The group “IU Family for Choice, not Mandates” says that’s what they’re here to push for, a choice.

“We’re not against the vaccine, we’re for freedom of choice. Everybody should have a right to choose,” said concerned parent Gretchen Policka.

Indiana University has amended its COVID-19 vaccine requirement after facing backlash. Although students, faculty and staff do have to be vaccinated to be on campus, they don’t have to show proof.

That’s not enough for the group’s president, Ann Dorris. She believes this move by IU is illegal.

“Is that punishment for our kids that chose not to be vaccinated?” Dorris questioned.

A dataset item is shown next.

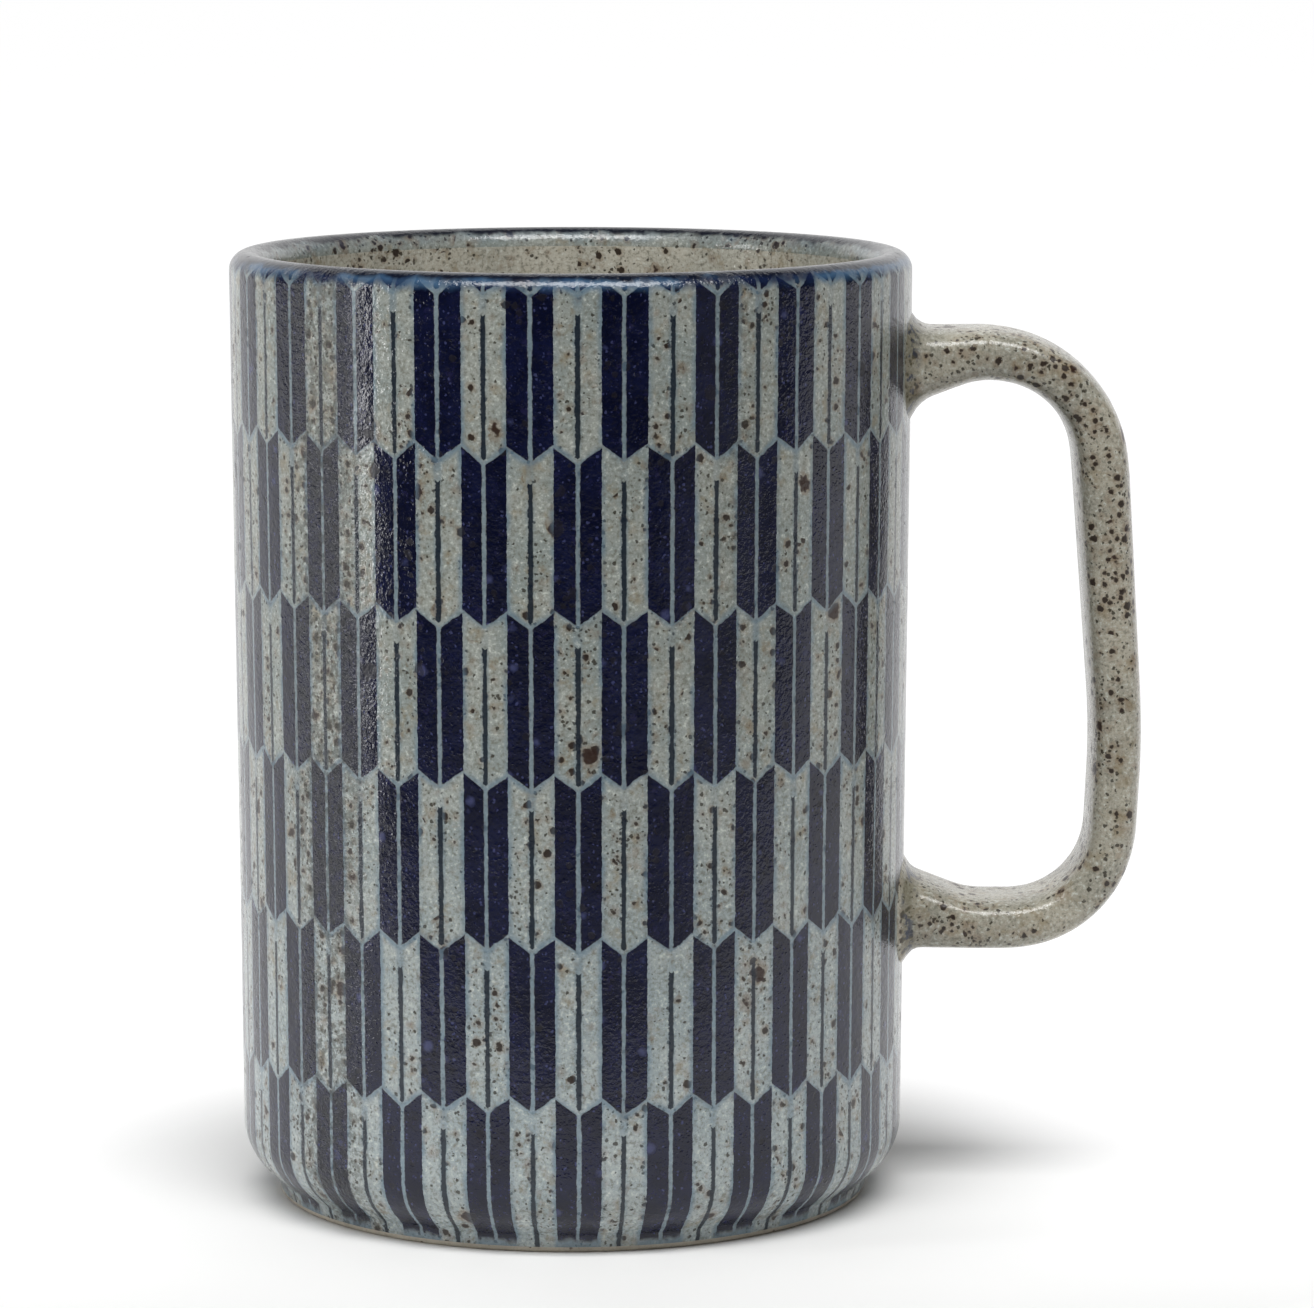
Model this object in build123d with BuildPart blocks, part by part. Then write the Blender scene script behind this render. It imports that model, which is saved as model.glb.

“We appreciate people voicing their concerns, we expect people to voice their concerns, and we’ve of course heard from them, and it’s not an easy decision,” said IU spokesperson Chuck Carney. He says IU plans to stand firm on its decision.

The university wants to bring back the things that make IU special for Hoosiers.

“It’s the way we can get back to a normal campus environment where we can have full classes,” Carney explained. “We can have in-person dining with people not sitting six feet apart, a full stadium.” 

And this isn’t the only vaccine IU requires. For years, students have had to get six others before coming to campus, and it’s Indiana law to show proof of those. Carney explained although the COVID-19 vaccine is new, it’s not uncommon to require a vaccine to attend.

Protestors don’t agree with that logic.

“They aren’t the same,” said Policka. “Those vaccines have been tested and in clinic trials and have been around for years.”

Still for now, unless you have a religious or medical exemption, a vaccine will be required if you want to attend or work at IU.

“It’s something that will keep us all safe,” said Carney.